History of Cooper County, Missouri By W. F. Johnson - page 745
HON. HENRY JUDSON YANCEY
Hon. Henry Judson Yancey, former State Senator and for many years one of the best known and most influential figures in the political life of Cooper County, was born near the place on which he is now living, a mile south of Pisgah, in North Moniteau township, in 1853, son of Capt. Alfred and Jane Ann (Bowles) Yancey, both members of pioneer families. Mrs. Bowles, grandmother of Senator Yancey, was a charter member of the Pisgah Baptist Church, and her brother, the Rev. John Longan, will always be held in pleasant memory hereabouts as the pioneer Baptist minister of this region. Almost from the days of his boyhood, the Rev. John Longan was a devoted missionary throughout this country, traveling horseback from settlement to settlement, preaching the gospel and neither expecting nor receiving compensation. It is a matter of early note that the only material compensation this devoted missioner ever received was on one occasion when his horse died and the members of his scattered congregations bought him another horse. But his memory is still green heareabout and when Pisgah Church celebrates its centenary, his long and faithful labor of love will be brought to mind.
Capt. Alfred Yancey, father of Senator Yancey, was born in Kentucky in the year 1820 and was but six years of age when he came with his parents to Missouri in 1826, the family first settling in Howard County and later came to Cooper County, where the Yanceys have ever since been prominently represented. Captain Yancey married here and settled on the farm just south of Pisgah, near where his son, the Senator, is now living. Preceding the outbreak of the Civil War, he was commissioned Captain of the local company of State Militia and rendered valuable service to the Union cause. After the war he settled down to his farming and became a substantial farmer and landowner. Captain Yancey died in 1893 and his widow died in 1894. Both are buried in the Sappington Cemetery at Clarksburg. They were the parents of four children, of whom Senator Yancey is now the only survivor, the others having been Mary Belle, who married George T. Clark, of Clarksburg; Mrs. Bettie Patrick and Jesse Layton Yancey.
Henry Judson Yancey received his schooling in the Yancey district and has given his chief attention to farming. When he was a boy of 17, he went to western Texas, where his uncle, Joseph Bowles, was engaged in cattle ranching, and for some time was engaged as a "cowboy," assisting his uncle in driving cattle through the then Indian country to Abilene, Kansas. Though he enjoyed the wild, free life of the great plains, he returned from Abilene, quite content to give his whole time thereafter to the best interests of his home county. From the days of his young manhood, Senator Yancey has given his earnest and thoughtful attention to civic affairs and has for years been reckoned as one of the strong personal factors in the political life of this section, a leader in the ranks of the Democratic party, and in 1914 was elected to represent this senatorial district in the 48th and 49th General Assemblies. During this period of service in the Senate, Senator Yancey rendered conspicuous service not only to his own district but to the State at large and had place on several of the important committees of the Senate; his most notable act perhaps being that of introducing and pushing through through the Senate to enactment the bill abolishing capital punishment in the State of Missouri.

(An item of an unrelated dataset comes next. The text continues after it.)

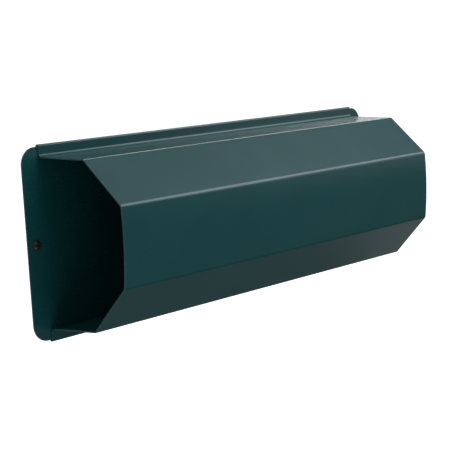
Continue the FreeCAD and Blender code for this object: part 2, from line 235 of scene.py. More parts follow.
@dataclass(frozen=True)
class PowderCoat:
    """Semi-gloss powder paint on sheet steel, with fine orange peel."""

    name: str
    colour: Colour = (0.0076, 0.0740, 0.0795)
    deep_colour: Colour = (0.0068, 0.0690, 0.0740)
    # pale colour of the random specks and of the cut rims, where it is partly thinner film and partly a
    # painted highlight
    pale_film_and_highlight_colour: Colour = (0.0300, 0.1050, 0.1100)
    drift: Pattern = Pattern(45 * MM, 3.0, (0.35, 0.65))
    specks: Pattern = Pattern(0.9 * MM, 1.0, (0.70, 0.78))
    speck_share: float = 0.03
    film_and_highlight_patches: Pattern = Pattern(3 * MM, 2.0, (0.30, 0.70))
    rim_film_and_highlight_share: float = 0.55
    roughness: float = 0.25
    clouds: Pattern = Pattern(18 * MM, 4.0)
    cloud_roughness: float = 0.05
    rubbed: Pattern = Pattern(9 * MM, 3.0, (0.52, 0.72), (0.12, 1.0, 1.0))
    rubbed_roughness: float = 0.015
    rim_roughness: float = 0.10
    fold_smoothness: float = 0.10
    peel: Pattern = Pattern(1.6 * MM, 1.0)
    peel_height: float = 0.0035 * MM
    grain: Pattern = Pattern(0.35 * MM, 1.0)
    grain_height: float = 0.0005 * MM
    refraction: float = 1.5

    def make(self) -> bpy.types.Material:
        """Build the paint.

        The colour drifts between two shades over some centimetres, has a few pale specks, and is
        lighter
        over a cut rim: partly the film thinning there, partly a painted highlight that stands in for
        the light the rims catch. The roughness drifts with cloudy patches and short rubbed streaks, is
        higher on the rims and lower in the folds, where the film is drawn smooth.

        Returns:
            The material.
        """
        material = bpy.data.materials.new(self.name)
        material.use_nodes = True
        nodes = Nodes(material.node_tree)
        rim = nodes.mask(Mask.RIM)
        fold = nodes.mask(Mask.FOLD)
        # painted highlight: the cut rims are lightened towards the pale colour, partly for the thinner
        # film there and partly to stand in for the light that the rims catch
        rim_film_and_highlight = rim * (self.rim_film_and_highlight_share + (1 - self.rim_film_and_highlight_share) * self.film_and_highlight_patches.draw(nodes))
        colour = nodes.blend(self.drift.draw(nodes), self.colour, self.deep_colour)
        colour = nodes.blend(self.specks.draw(nodes) * self.speck_share, colour, self.pale_film_and_highlight_colour)
        colour = nodes.blend(rim_film_and_highlight, colour, self.pale_film_and_highlight_colour)
        roughness = self.roughness + (self.clouds.draw(nodes) - 0.5) * self.cloud_roughness
        roughness = roughness + self.rubbed.draw(nodes) * self.rubbed_roughness
        roughness = roughness + rim * self.rim_roughness - fold * self.fold_smoothness
        height = self.peel.draw(nodes) * self.peel_height + self.grain.draw(nodes) * self.grain_height
        bump = nodes.add("Bump", {}, {"Height": height, "Distance": 1.0, "Strength": 1.0})
        surface = {"Base Color": colour, "Roughness": roughness, "Normal": bump,
                   "IOR": self.refraction}
        skin = nodes.add("BsdfPrincipled", {}, surface)
        nodes.add("OutputMaterial", {}, {"Surface": skin})
        return material


@dataclass(frozen=True)
class BlackedSteel:
    """Black wall screw: oxide over steel, bare on its rims and thread crests."""

    name: str = "blacked_steel"
    colour: Colour = (0.012, 0.009, 0.010)
    worn_colour: Colour = (0.022, 0.015, 0.016)
    bare_colour: Colour = (0.10, 0.085, 0.08)
    bare_share: float = 0.6
    patches: Pattern = Pattern(1.5 * MM, 3.0)
    patch_height: float = 0.01 * MM
    rubbed: Pattern = Pattern(0.5 * MM, 2.0, (0.35, 0.60))
    roughness: float = 0.42
    roughness_swing: float = 0.25
    metal: float = 0.25
    bare_metal: float = 0.5

    def make(self) -> bpy.types.Material:
        """Build the oxide, with a patchy colour and rubbed rims.

        Returns:
            The material.
        """
        material = bpy.data.materials.new(self.name)
        material.use_nodes = True
        nodes = Nodes(material.node_tree)
        patch = self.patches.draw(nodes)
        bare = nodes.mask(Mask.RIM) * self.rubbed.draw(nodes)
        colour = nodes.blend(patch, self.colour, self.worn_colour)
        colour = nodes.blend(bare * self.bare_share, colour, self.bare_colour)
        roughness = self.roughness + (patch - 0.5) * self.roughness_swing
        bump = nodes.add("Bump", {}, {"Height": patch * self.patch_height, "Distance": 1.0})
        surface = {"Base Color": colour, "Roughness": roughness, "Normal": bump,
                   "Metallic": self.metal + bare * self.bare_metal}
        skin = nodes.add("BsdfPrincipled", {}, surface)
        nodes.add("OutputMaterial", {}, {"Surface": skin})
        return material


@dataclass(frozen=True)
class StudioWhite:
    """Matt white paint of the floor and the sweep, lit up to the white of the paper."""

    name: str
    colour: Colour = (0.90, 0.90, 0.90)
    dull_share: float = 0.97
    clouds: Pattern = Pattern(0.4, 2.0)
    roughness: float = 0.8
    roughness_swing: float = 0.1
    glow: float = 0.97

    def make(self) -> bpy.types.Material:
        """Build the paint, which is a little cloudy under its glow.

        Returns:
            The material.
        """
        material = bpy.data.materials.new(self.name)
        material.use_nodes = True
        nodes = Nodes(material.node_tree)
        cloud = self.clouds.draw(nodes)
        dull_colour = tuple(self.dull_share * part for part in self.colour)
        surface = {"Base Color": nodes.blend(cloud, self.colour, dull_colour),
                   "Roughness": self.roughness + cloud * self.roughness_swing,
                   "Emission Color": (1.0, 1.0, 1.0, 1.0), "Emission Strength": self.glow}
        skin = nodes.add("BsdfPrincipled", {}, surface)
        nodes.add("OutputMaterial", {}, {"Surface": skin})
        return material


# --- surfaces -----------------------------------------------------------------------------------


def grid_faces(rows: int, columns: int, first: int = 0, around: bool = False) -> Array:
    """Quads between neighbours of a grid whose vertices are numbered row by row.

    Args:
        rows: number of rows.
        columns: number of vertices in a row.
        first: number of the grid's first vertex.
        around: True where the last column joins the first.

    Returns:
        Four vertex numbers for each quad.
    """
    row, column = np.meshgrid(np.arange(rows - 1), np.arange(columns if around else columns - 1),
                              indexing="ij")
    beside = (column + 1) % columns
    quads = [row * columns + column, row * columns + beside,
             (row + 1) * columns + beside, (row + 1) * columns + column]
    return np.stack(quads, axis=-1).reshape(-1, 4) + first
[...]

Nov. 28, 1876, he was united in marriage to Isabel McNeal, who was born in Ohio, and to this union four children have been born: Jennie Alberta, died at the age of 23 years, and is buried at New Zion churchyard; Alfred Jesse, who is now connected with the State Grain Inspection Department, with headquarters at Kansas City ; Mary Belle, wife of Arthur Elliott, North Moniteau township, and Anna E., who is at home with her parents. Senator and Mrs. Yancey have 14 grandchildren, the Elliotts having eight children, James Earl, Louis Judson, Vincel Weight, Mervin Lee, Anna May, Leta Belle, Luther Brant and Edward Raymond,
while A. J. Yancey and his wife have six children, William Henry, Jesse Poindexter, Ada, Charles Brant, Woodrow Wilson, and Mary Frances. The Senator and his wife are members of the Pisgah Baptist Church and he is a member of the Mystic Workers of the World at Pisgah.
Mrs. Yancey's father, Archibald McNeal, also was a soldier in the Union Army during the Civil War and died in service. He was a native of Ohio, as was his wife, who before her marriage was Mary Elizabeth Lippy. They were among the early residents of Moniteau township, and there Mrs. McNeal spent her last days. She died on May 5, 1887, and is buried in New Zion churchyard. Mrs. Yancey has a brother, George McNeal on Montrose, Missouri.